I wish I knew how Tim is feeling. I worry he's holding back on me, telling me what he thinks I want or need to hear rather than what's really going through his mind. Is he angry or sad or hurt, or is this just a silly girl thing to him? Maybe his thoughts really are as mellow as he is.

*************************

I talked to him just now. We were going to meet up, but, to be fair, I told him I have a sore throat. He doesn't want to get sick a week before vacation. There was a hint of awkwardness but nothing to worry about (I think). We might just talk for a little tonight by phone just to catch up but not talk about the serious stuff. So I won't see him until Monday. :(

My horoscope for today... how ironic.

Daily Overview for September 07, 2006

Quickie:
Turn off your phone and do something else that is best done alone. Enjoy the quiet.

Overview:
You're tempted to take a stick and stir the muddy waters of the present so you can get a glimpse of the future. Put down that implement! If you stir too much, you'll make the situation even cloudier.

Wednesday, September 06, 2006

Who can't read here?

I received another e-mail from the online dating site. The header on the e-mail was "nice profile" - that already sounds lame to me. His profile lists his stats and a few brief sentences about "looking for a good fun woman," owning his own business, and wanting to take someone with him traveling.
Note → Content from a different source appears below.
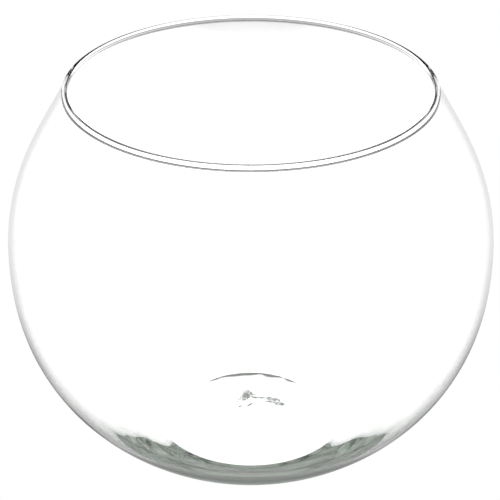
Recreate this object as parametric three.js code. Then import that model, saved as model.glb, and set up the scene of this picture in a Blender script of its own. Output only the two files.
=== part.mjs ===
// A blown glass ball vase with a wide open mouth, standing on a flat ring under its base.
// It is one piece of glass: the ball, its thick floor and the rounded lip are all the same gather.
// Lengths are in millimetres. Z is the axis of the vase, and the table that it stands on is z = 0.

import * as THREE from 'three';

// The ball, measured outside
const ballRadius = 125;        // at the widest circle
const bellyHeight = 112.6;     // of the widest circle above the table
const outerFullness = 2.2;     // of the curve under the belly: 2 is an ellipse, and more is squarer

// The mouth
const vaseHeight = 203.4;      // from the table to the top of the lip
const mouthRadius = 93.1;      // outside, over the lip
const lipSwell = 0.7;          // how far the fire-rounded lip stands proud of each face of the wall
const lipPeak = 1.95;          // height of the lip's upper half, which rises to a soft peak
const lipSharpness = 1.33;     // of that peak: 1 is round, and more is sharper
const neckTilt = 29.4;         // degrees between the wall just under the lip and the vertical

// The glass
const wallThickness = 1.6;     // from above the heel up to the lip
const heelHeight = 28;         // above the table, where the wall starts to thicken towards it
const heelGain = 6;            // how much thicker than that the side is at the table
const floorThickness = 8;      // from the table to the level floor inside
const floorFlatness = 16;      // of the corner round that floor: more is tighter

// The base
const kickRadius = 39.5;       // of the shallow hollow in the underside
const kickHeight = 2;           // of that hollow in its middle
const kickFullness = 3.5;      // of its dome: 2 is round, and more is flatter with a sharper edge
const restWidth = 10.5;        // of the flat ring that the vase stands on, outside the hollow

// Shape of the shoulder: each handle of its curve, as a share of its rise from belly to lip
const bellyHandle = 0.45;
const neckHandle = 0.37;

// How finely the round stretches are divided
const turnSteps = 72;
const bowlSteps = 16;
const shoulderSteps = 9;
const lipSteps = 5;            // on each side of the lip's top
const kickSteps = 5;

const restRadius = kickRadius + restWidth;
const lipRadius = wallThickness / 2 + lipSwell;
const tilt = THREE.MathUtils.degToRad(neckTilt);

// From the middle of the lip to its surface, at an angle round it. The whole lip leans with the wall.
function lipArm(angle) {
  const across = Math.cos(angle);
  const along = Math.sin(angle);
  const power = along > 0 ? lipSharpness : 1;
  const rise = along > 0 ? lipPeak : lipRadius;
  const arm = new THREE.Vector2(
    lipRadius * Math.sign(across) * Math.abs(across) ** power,
    rise * Math.sign(along) * Math.abs(along) ** power,
  );
  return arm.rotateAround(new THREE.Vector2(0, 0), tilt);
}

// The angle of the lip's highest point, and the lip's middle, which puts that point at the top.
const lipSteepness = lipPeak / lipRadius / Math.tan(tilt);
const lipTopAngle = Math.atan(lipSteepness ** (1 / (2 - lipSharpness)));
const lipCentre = new THREE.Vector2(mouthRadius - lipRadius, vaseHeight - lipArm(lipTopAngle).y);

// How deep the outside lies below the belly at a radius, as a share of its depth on the axis.
function outerShare(radius) {
  return (1 - (radius / ballRadius) ** 2) ** (1 / outerFullness);
}

// The outer curve would run deeper than the table, which cuts it off at the flat ring's edge.
const outerDepth = bellyHeight / outerShare(restRadius);

function outerPoint(radius) {
  return new THREE.Vector2(radius, bellyHeight - outerDepth * outerShare(radius));
}

// The inside, square to the outside at a radius. The wall thickens towards the table, and the level
// floor fills the bottom.
function innerPoint(radius) {
  const outside = outerPoint(radius);
  const share = outerShare(radius);
  const outward = new THREE.Vector2(
    (2 * radius) / ballRadius ** 2,
    (-outerFullness * share ** (outerFullness - 1)) / outerDepth,
  ).normalize();
  const lowness = Math.max(1 - outside.y / heelHeight, 0);
  const inside = outside.addScaledVector(outward, -wallThickness - heelGain * lowness ** 2);
  const side = Math.max(inside.y, 0) ** floorFlatness;
  inside.y = (side + floorThickness ** floorFlatness) ** (1 / floorFlatness);
  return inside;
}

// The hollow in the underside: a shallow dome from the axis to the flat ring. The points crowd
// towards its edge, where it bends most.
function kickPoints() {
  const points = [];
  for (let i = 0; i <= kickSteps; i += 1) {
    const share = Math.sqrt(i / kickSteps);
    points.push(new THREE.Vector2(kickRadius * share, kickHeight * (1 - share ** kickFullness)));
  }
  return points;
}

// The outside under the belly, from the edge of the flat ring up to the widest circle.
function outerBowlPoints() {
  const start = Math.acos(restRadius / ballRadius);
  const points = [];
  for (let i = 0; i < bowlSteps; i += 1) {
    points.push(outerPoint(ballRadius * Math.cos(start * (1 - i / bowlSteps))));
  }
  return points;
}

// The outside from the belly to the lip: upright at the belly and leaning in at the neck.
function shoulderCurve() {
  const along = new THREE.Vector2(-Math.sin(tilt), Math.cos(tilt));
  const outward = new THREE.Vector2(Math.cos(tilt), Math.sin(tilt));
  const top = lipCentre.clone().addScaledVector(outward, wallThickness / 2);
  const rise = top.y - bellyHeight;
  return new THREE.CubicBezierCurve(
    new THREE.Vector2(ballRadius, bellyHeight),
    new THREE.Vector2(ballRadius, bellyHeight + bellyHandle * rise),
    top.clone().addScaledVector(along, -neckHandle * rise),
    top,
  );
}

// Points up the shoulder, moved into the glass by an inset that is square to the curve.
function shoulderPoints(inset) {
  const curve = shoulderCurve();
  const points = [];
  for (let i = 0; i < shoulderSteps; i += 1) {
    const share = i / shoulderSteps;
    const tangent = curve.getTangent(share);
    const inward = new THREE.Vector2(-tangent.y, tangent.x);
    points.push(curve.getPoint(share).addScaledVector(inward, inset));
  }
  return points;
}

// The fire-rounded lip, from where it swells out of the outer face, over the top, to the inner face.
function lipPoints() {
  const wallAngle = Math.asin(wallThickness / 2 / lipRadius);
  const start = wallAngle - Math.PI / 2;
  const end = (3 * Math.PI) / 2 - wallAngle;
  const points = [];
  for (let i = 0; i <= 2 * lipSteps; i += 1) {
    const outside = Math.min(i, lipSteps) / lipSteps;
    const inside = Math.max(i - lipSteps, 0) / lipSteps;
    const angle = start + (lipTopAngle - start) * outside + (end - lipTopAngle) * inside;
    points.push(lipCentre.clone().add(lipArm(angle)));
  }
  return points;
}

// The hollow under the belly, from the widest circle down to the middle of the floor.
function innerBowlPoints() {
  const points = [];
  for (let i = 1; i < bowlSteps; i += 1) {
    points.push(innerPoint(ballRadius * Math.cos(((Math.PI / 2) * i) / bowlSteps)));
  }
  points.push(new THREE.Vector2(0, floorThickness));
  return points;
}

// One closed section through the glass, turned about the axis.
function glassBowl() {
  const section = [
    ...kickPoints(),
    ...outerBowlPoints(),
    ...shoulderPoints(0),
    ...lipPoints(),
    ...shoulderPoints(wallThickness).reverse(),
    ...innerBowlPoints(),
  ];
  const geometry = new THREE.LatheGeometry(section, turnSteps);
  geometry.rotateX(Math.PI / 2);
  const glass = new THREE.MeshStandardMaterial({
    color: 0xe9efec,
    roughness: 0.04,
    metalness: 0,
    transparent: true,
    opacity: 0.35,
  });
  const mesh = new THREE.Mesh(geometry, glass);
  mesh.name = 'glass_bowl';
  return mesh;
}

const vase = new THREE.Group();
vase.add(glassBowl());

export default vase;
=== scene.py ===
# A blown glass ball vase with a wide open mouth, in soft studio light on a plain pale floor.
# Lengths are in metres. Z is the axis of the vase, which stands on z = 0.

import math

import bpy
import numpy as np
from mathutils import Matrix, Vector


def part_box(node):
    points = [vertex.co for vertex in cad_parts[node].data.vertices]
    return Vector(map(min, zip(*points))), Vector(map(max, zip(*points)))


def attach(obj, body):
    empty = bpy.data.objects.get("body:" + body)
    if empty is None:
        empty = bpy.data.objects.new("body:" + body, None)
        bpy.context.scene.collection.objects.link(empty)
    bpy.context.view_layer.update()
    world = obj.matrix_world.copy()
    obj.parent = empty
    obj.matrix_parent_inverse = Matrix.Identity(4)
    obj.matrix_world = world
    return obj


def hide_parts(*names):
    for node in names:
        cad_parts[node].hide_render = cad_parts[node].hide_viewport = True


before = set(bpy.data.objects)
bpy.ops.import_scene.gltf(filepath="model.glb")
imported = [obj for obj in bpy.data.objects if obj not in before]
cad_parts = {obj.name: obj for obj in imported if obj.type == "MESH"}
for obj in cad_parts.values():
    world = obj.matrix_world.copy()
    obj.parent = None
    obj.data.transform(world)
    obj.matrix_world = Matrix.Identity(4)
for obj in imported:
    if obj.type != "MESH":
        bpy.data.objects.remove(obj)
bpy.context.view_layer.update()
bowl_low, bowl_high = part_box("glass_bowl")

MM = 0.001

# The ball, measured outside
BALL_RADIUS = (bowl_high.x - bowl_low.x) / 2
BELLY_HEIGHT = 112.6 * MM       # of the widest circle
OUTER_FULLNESS = 2.2            # of the curve under the belly: 2 is an ellipse, and more is squarer

# The mouth
VASE_HEIGHT = bowl_high.z
MOUTH_RADIUS = 93.1 * MM        # outside, over the lip
LIP_SWELL = 0.7 * MM            # how far the lip stands proud of each face of the wall
LIP_PEAK = 1.95 * MM            # height of the lip's upper half, which rises to a soft peak
LIP_SHARPNESS = 1.33            # of that peak: 1 is round, and more is sharper
NECK_TILT = math.radians(29.4)  # between the wall just under the lip and the vertical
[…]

"Nice profile and Pic. I would like to chat with you a bit and see if there is a connection.

Let me know if you are interested and I can email you my pic.

Talk to you soon.
D"


Trying to be the open minded person, I wrote him back:

"D,

Honestly, I don't feel like I have much to go on given your minimal profile. I'd appreciate if you would include a picture and tell me more about yourself."


And this is the answer I received:

"Thanks so much for the email back. Can you give me your email address and i will send you my pic...and see if you like that as a start.

My email address is daxxx. I also chat online somtimes...so we can chat [here] if you do that?

What else you want to know about me?

Age: 39
H: 6'2"
W: 185
Hair: black
eyes: brown

What else you want to know?

D"


DUH, I can see that on your profile!!! I have two paragraphs in my profile that share some extra information about my hobbies, interests, and the type of person I'd like to meet. Why doesn't he get that I'd like to know more? If he's thinking this is an opportunity for a casual hookup, no thanks. It's very clear from my profile that I'm looking for a relationship. Is it so hard to just start by making some conversation using the things I mentioned in my profile or talk about something he read in the paper today? What is it that caught your attention?

Am I being overly paranoid?

I'm trying to be open-minded, but some people just come off amazingly lame in online dating. If you want to meet people, there needs to be some effort put into it. I don't think I'm going to write this guy back.

Meeting Limey

I chatted with Limey by phone for a little over 30 minutes the other night. The e-mail exchanges have been packed with information and conversation. I dialed his number hoping that connection would translate into a robust and fun talk. I'm not sure that it did... it was a decent conversation thought there were several pauses where neither of us knew what to say.

Here's the resulting gray matter chatter after the conversation:

Man, he has a high-pitched, kind of effeminate voice.
You know plenty of good guys who don't have deep voices, do you really want to let that bother you?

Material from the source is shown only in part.